Political party accounts no longer have the cachet that they did in 1978, and campaigns are run more by committee than by creative copywriters with damp towels around their heads. The Labour party has much to curse the name Saatchi & Saatchi for – and Mrs Thatcher to thank it for. But the big winners have been the Saatchi brothers themselves, who were catapulted to the big time in that exciting political era nearly 30 years ago.
Ivan Fallon, chief executive of Independent News & Media UK, is author of The Brothers: The Rise & Rise of Saatchi & Saatchi
That infamous ad
The famous "Labour isn't working" ad was not written by Charles Saatchi, as is often believed. It was the work of a young copywriter named Andrew Rutherford, later the "R" in the agency WCRS. Charles rejected the ad, but Rutherford secretly re-inserted it into the presentation to Margaret Thatcher, then leader of the Opposition.
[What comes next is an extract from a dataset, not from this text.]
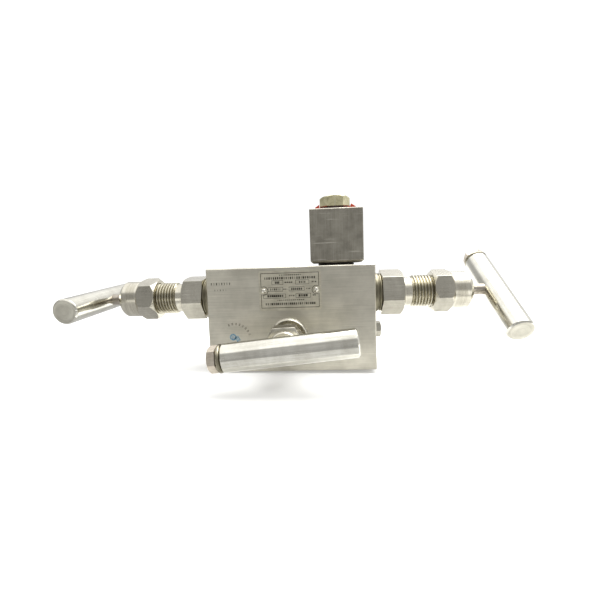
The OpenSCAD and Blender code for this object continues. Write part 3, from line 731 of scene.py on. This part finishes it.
# Lock ring: the same steel, darkened by anti-seize paste pressed out round it
greased_ring = worked_metal(
    "lock ring under anti-seize", "#96907c", "#5f5b4c", (0.25, 0.42), (0.4, 6, 6), 0.006, cloud=5,
    along="lathe",
)
# Ground stem: fine even rings, dulled by packing grease
ground_stem = worked_metal(
    "ground stainless stem", "#bab3a7", "#8f877b", (0.24, 0.36), (0.25, 8, 8), 0.003, cloud=4, along="lathe"
)
# Handled nut: the equaliser's hexagon, browned by paste and fingers
browned_hexagon = worked_metal(
    "browned stainless hexagon", "#a8a08e", "#817a68", (0.2, 0.34), (0.3, 6, 6), 0.005, cloud=4,
    along="lathe",
)
for name, valve in valves.items():
    s = small_sizes if valve["small"] else block_sizes
    ring_finish = turned_stainless if valve["small"] else greased_ring
    nut_finish = browned_hexagon if valve["small"] else drawn_hexagon
    place = valve["place"]
    hex_place = place @ turned_about(valve["bonnet_turn"], "Z")
    nut_place = place @ turned_about(valve["nut_turn"], "Z")
    root = s["crest_r"] - thread_depth * s["pitch"]
    bonnet_mesh = joined([
        lathe(bonnet(s), hex_place, [turned_stainless, drawn_hexagon], s["across"]),
        thread(s["crest_r"], root, root - 0.3, s["pitch"], s["neck"], s["end"], place, cut_thread),
    ])
    ring_mesh = lathe(lock_ring(s), place, [ring_finish])
    nut_mesh = lathe(packing_nut(s), nut_place, [turned_stainless, nut_finish], s["nut_across"])
    stem_mesh = lathe(stem(s), place, [ground_stem], closed=False)
    for mesh, piece, form, body, slot in (
        (bonnet_mesh, "bonnet", "threaded", "manifold", "turned_stainless"),
        (ring_mesh, "lock_ring", "grooved", "manifold", "dark_stainless"),
        (nut_mesh, "packing_nut", "capped", "manifold", "turned_stainless"),
        (stem_mesh, "stem", "ground", name + "_handle", "polished_stainless"),
    ):
        turned_piece(mesh, f"{name}_{piece}_{form}", body, f"{name}_{piece}")

# ---- Handles --------------------------------------------------------------
# T-bars of polished round bar, cross-drilled for the stem. A hexagon bolt and
# a spring washer in one end clamp the bar on the stem's shank.

bar_r, bar_half, bar_offset, bar_edge = 7.4, 34.3, 3.6, 0.9
washer_t, head_gap, head_t, bolt_across, shank_r = 1.9, 0.5, 4.2, 12.3, 3
bolt_play, equaliser_bolt_turn = 0.03, -16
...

Thatcher was never easy to present to, and when she was shown the "Labour isn't working" poster, she stopped them. She gazed at it for some time, then exclaimed "wonderful".
The poster ran in August 1978, a critical time for the Government of Jim Callaghan, who was deciding whether to call an election for October. The ad created an immediate sensation. In the middle of the silly season, the media seized on it as the topic of the day. Government ministers hit the roof.
Then, just as the controversy was dying down, the chancellor, Denis Healy, re-ignited it with the accusation – one Saatchi denied – that the dole queue was actually a line of Saatchi employees.
By September, the Tories were ahead in the polls, and Callaghan decided to delay the election. It was one of the biggest misjudgements in British political history: the "winter of discontent" of 1979 saw the biggest industrial disruption since 1926, with rubbish piling up and bodies going unburied. In March, after his famous "Crisis? What crisis?" remark, Callaghan lost a vote of confidence in the House of Commons, was forced to call an election and was thrashed by Thatcher. The rest is history.